Wait.  They didn’t believe?  Weren’t they the ones telling the story?  How could they not believe what they’re saying?

Well, in their defence it is kind of an unbelievable and doubtful story, but that isn’t why I think they didn’t believe.  Rather, it was their reaction to what happened that leads me to think that, and also perhaps led Thomas to not believe either.  Their reaction to seeing the risen Christ was a bit unbelievable.  Their reaction the peace given to them by Jesus stirs some doubt in me.  Their reaction to the Spirit breathed on them by their Lord and God was possibly a bit too much for Thomas to really be convinced that what they said was true.

In that… there was no reaction.

Nothing.  Nada.  They didn’t even leave the room.

They just saw their mentor, teacher, and friend, who just days before was hanging dead on a cross, now standing in front of them in the flesh with the wounds still fresh in his hand and side, just as he told them would happen, and it was like they treated it like any other Sunday night.  Thomas gets back and is like, “hey sup guys” and they’re like, “hey, not much.  We saw Jesus though” as they locked the door back up behind Thomas as he entered.  Does that sounds like the actions of people who believed?  Does it sound at all like they were free of doubt?  Does it sound like these men were at all transformed by the grace and peace of the Spirit? 

I get it though, it’s still a lot.  In those days, before the centuries and centuries of interpretation and explanation of the resurrection, it was probably still really confusing for them.  In those days, before they even really understood what Jesus meant about wheat and tares let alone “destroy this temple and in three days I’ll raise it up again,” the disciples were probably baffled in what just happened.  In those days, the concepts of forgiveness and redemption on this scale was still way over their heads and not at all part of their culture that the transformation in them just didn’t happen right away.

But it eventually does happen.  They are transformed to be God’s people in the world because he is risen.  They are able to declare and proclaim our Lord and God because they have the Spirit breathed upon them and they are blessed with peace.  They end up unlocking those doors and going out into the world to preach and teach because Jesus shows up not just this one time, but again and again throughout their lives giving them strength, confidence, and hope. 

And as with us, as we live in a world so divided, in such pain, and so broken, we too are transformed by the Spirit breathed upon us, filling us with the strength to care for each other, the confidence to live as Easter people, and the hope in knowing that even as we continue in this raging pandemic, that God continues to love us, appear in and around our lives, and give us peace.  No amount of unbelief or doubt can change this, as God has promised this, God wills this, and God continually gives this as the ultimate authority on all things good.

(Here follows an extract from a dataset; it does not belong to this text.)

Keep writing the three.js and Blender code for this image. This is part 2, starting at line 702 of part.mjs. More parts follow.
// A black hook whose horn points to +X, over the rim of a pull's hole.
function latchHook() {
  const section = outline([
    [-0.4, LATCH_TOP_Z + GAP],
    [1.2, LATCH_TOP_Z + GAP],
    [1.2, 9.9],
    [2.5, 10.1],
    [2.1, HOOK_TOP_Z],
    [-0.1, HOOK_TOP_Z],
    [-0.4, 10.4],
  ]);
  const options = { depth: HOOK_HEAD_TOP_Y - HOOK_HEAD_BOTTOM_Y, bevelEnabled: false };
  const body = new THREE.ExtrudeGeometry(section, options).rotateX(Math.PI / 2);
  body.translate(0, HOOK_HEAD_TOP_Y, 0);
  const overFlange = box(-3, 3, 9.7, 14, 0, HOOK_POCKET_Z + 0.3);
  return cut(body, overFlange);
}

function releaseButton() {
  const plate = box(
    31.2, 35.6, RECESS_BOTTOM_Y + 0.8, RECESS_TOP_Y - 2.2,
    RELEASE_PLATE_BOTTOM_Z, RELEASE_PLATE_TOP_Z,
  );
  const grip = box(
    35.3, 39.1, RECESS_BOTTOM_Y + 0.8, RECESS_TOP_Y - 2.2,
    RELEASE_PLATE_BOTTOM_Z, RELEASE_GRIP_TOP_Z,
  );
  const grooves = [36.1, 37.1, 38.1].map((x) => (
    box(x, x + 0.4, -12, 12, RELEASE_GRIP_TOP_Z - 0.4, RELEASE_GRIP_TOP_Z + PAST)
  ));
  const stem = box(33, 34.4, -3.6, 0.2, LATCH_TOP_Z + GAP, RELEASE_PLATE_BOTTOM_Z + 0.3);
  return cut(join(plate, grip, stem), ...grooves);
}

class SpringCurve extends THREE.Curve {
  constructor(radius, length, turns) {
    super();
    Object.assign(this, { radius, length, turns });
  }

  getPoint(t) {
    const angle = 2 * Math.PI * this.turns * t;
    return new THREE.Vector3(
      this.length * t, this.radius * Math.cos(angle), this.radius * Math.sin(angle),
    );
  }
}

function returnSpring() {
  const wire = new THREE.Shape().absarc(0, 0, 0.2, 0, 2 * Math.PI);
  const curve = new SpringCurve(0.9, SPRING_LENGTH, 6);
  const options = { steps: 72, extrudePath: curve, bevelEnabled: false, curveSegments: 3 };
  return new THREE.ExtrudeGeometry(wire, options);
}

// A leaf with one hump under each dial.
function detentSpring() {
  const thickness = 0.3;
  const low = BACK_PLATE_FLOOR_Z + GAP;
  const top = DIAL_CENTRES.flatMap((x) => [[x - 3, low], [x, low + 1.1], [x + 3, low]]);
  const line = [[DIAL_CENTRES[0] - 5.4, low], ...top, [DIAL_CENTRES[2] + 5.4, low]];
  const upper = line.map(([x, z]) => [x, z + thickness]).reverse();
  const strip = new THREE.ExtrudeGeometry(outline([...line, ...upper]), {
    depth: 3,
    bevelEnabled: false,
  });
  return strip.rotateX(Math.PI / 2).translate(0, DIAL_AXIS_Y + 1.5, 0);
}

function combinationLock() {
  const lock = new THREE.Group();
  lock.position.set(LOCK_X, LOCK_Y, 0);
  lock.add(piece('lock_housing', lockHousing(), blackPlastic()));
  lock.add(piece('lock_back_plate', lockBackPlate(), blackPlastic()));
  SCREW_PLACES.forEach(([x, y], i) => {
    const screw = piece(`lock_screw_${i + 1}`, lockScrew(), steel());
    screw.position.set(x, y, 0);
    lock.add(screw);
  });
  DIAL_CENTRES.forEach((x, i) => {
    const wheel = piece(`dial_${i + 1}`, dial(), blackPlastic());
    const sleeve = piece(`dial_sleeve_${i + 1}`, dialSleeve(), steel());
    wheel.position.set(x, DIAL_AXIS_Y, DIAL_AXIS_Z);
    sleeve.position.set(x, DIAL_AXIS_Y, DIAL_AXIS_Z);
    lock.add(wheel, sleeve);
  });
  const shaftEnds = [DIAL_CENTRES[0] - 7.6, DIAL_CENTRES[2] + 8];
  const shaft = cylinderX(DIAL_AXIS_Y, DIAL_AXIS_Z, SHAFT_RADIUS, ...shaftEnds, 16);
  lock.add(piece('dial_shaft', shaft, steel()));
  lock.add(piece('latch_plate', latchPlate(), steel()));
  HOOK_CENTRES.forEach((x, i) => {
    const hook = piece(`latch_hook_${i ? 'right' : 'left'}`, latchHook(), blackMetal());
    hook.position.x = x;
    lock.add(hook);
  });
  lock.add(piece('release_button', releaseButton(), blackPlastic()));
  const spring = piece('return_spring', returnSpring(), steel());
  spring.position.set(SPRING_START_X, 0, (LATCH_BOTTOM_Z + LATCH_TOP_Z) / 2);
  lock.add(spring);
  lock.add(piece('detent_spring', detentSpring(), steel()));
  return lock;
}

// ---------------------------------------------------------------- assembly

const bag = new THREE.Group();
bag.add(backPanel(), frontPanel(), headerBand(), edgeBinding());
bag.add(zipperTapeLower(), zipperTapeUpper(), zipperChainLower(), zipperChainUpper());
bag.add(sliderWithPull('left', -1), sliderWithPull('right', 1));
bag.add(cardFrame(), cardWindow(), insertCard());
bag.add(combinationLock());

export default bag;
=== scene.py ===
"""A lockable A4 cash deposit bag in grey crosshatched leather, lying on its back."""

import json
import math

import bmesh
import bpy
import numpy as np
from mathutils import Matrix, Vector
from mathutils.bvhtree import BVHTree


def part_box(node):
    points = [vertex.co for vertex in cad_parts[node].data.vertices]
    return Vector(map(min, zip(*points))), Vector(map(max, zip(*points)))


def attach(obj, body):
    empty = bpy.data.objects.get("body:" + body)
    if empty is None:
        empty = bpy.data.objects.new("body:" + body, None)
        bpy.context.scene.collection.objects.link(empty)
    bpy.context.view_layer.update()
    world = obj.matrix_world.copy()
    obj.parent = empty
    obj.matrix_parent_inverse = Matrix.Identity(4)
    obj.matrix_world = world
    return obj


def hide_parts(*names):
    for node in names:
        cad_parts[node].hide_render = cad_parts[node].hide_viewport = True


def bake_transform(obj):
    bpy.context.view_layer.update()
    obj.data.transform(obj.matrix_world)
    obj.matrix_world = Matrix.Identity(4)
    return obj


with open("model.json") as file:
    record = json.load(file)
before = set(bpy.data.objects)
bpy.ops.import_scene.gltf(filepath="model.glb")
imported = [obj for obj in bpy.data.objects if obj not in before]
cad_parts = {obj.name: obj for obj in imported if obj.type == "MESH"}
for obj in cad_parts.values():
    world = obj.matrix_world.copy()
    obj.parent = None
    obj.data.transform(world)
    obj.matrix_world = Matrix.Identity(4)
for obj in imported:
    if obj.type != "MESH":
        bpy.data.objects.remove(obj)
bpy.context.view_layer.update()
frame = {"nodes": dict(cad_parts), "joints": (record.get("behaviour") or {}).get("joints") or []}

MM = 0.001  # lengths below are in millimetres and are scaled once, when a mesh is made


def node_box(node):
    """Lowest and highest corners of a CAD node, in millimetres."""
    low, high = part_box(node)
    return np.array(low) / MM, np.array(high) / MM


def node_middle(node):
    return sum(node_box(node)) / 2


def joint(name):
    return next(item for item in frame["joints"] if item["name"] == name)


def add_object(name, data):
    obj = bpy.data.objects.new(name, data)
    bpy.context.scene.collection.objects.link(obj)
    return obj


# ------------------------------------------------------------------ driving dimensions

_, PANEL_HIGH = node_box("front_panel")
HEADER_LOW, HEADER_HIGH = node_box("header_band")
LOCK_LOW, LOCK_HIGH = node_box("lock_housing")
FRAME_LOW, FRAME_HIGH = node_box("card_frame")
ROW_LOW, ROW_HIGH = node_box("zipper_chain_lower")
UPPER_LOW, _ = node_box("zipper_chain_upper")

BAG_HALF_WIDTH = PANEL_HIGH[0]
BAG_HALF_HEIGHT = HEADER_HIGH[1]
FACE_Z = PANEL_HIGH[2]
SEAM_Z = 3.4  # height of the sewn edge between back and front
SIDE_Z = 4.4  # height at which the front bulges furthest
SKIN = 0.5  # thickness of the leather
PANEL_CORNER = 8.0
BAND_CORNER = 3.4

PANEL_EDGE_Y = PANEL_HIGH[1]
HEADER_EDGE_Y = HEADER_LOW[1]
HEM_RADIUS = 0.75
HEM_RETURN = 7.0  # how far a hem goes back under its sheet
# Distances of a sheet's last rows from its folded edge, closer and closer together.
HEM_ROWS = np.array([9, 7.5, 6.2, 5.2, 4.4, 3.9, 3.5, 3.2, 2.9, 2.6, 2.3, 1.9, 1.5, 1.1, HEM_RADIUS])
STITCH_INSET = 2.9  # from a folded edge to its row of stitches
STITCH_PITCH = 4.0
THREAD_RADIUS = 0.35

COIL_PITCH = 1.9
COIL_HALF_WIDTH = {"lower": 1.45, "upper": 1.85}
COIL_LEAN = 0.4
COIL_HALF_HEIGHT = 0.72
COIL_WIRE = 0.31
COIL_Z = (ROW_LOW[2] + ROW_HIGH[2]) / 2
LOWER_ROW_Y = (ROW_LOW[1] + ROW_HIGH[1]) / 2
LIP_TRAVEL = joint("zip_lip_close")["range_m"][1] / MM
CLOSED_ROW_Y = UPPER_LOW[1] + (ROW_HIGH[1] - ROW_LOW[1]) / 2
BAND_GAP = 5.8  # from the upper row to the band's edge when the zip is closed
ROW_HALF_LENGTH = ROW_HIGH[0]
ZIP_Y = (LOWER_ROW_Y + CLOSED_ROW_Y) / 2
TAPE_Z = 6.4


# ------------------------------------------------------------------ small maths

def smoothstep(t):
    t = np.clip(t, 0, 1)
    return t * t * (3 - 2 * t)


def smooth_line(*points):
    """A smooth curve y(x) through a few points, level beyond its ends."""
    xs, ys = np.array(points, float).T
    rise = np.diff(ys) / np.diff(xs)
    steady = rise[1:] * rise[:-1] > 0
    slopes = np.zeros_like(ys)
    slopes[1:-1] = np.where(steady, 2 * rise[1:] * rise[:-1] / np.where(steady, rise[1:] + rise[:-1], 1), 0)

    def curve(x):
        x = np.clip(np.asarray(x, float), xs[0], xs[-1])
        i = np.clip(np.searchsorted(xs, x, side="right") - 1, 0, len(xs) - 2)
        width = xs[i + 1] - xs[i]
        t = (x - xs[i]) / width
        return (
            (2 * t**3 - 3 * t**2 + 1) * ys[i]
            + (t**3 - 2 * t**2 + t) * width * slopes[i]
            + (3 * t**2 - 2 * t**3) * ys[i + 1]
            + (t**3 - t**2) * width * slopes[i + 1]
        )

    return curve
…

As we navigate the opinions of the world, this transformation becomes our authority.  We look for the alignment to God’s principles of love, compassion, and community to inform us of our actions.  We put away the unbelief and doubt, and lean on the gracious change within us, reforming us as God’s own children, beckoning us out of the darkness and into the light where we might fellowship with one another and with Christ.

I know, it’s a crazy world and there are many times when it seems like it just isn’t worth it.  But if Jesus saw this world worthy of dying for and saving, then we too can be transformed to care for it, care for others, and live in the peace that has been breathed upon us through the Spirit, allowing us to live in unity with God and all the saints, both now and forever.

And so as we move into this season of Easter, may we continually live as an Easter people, resurrected and transformed in the light of Christ, empowered to love and care for others in fellowship, community, and peace.  Thanks be to God.  Amen.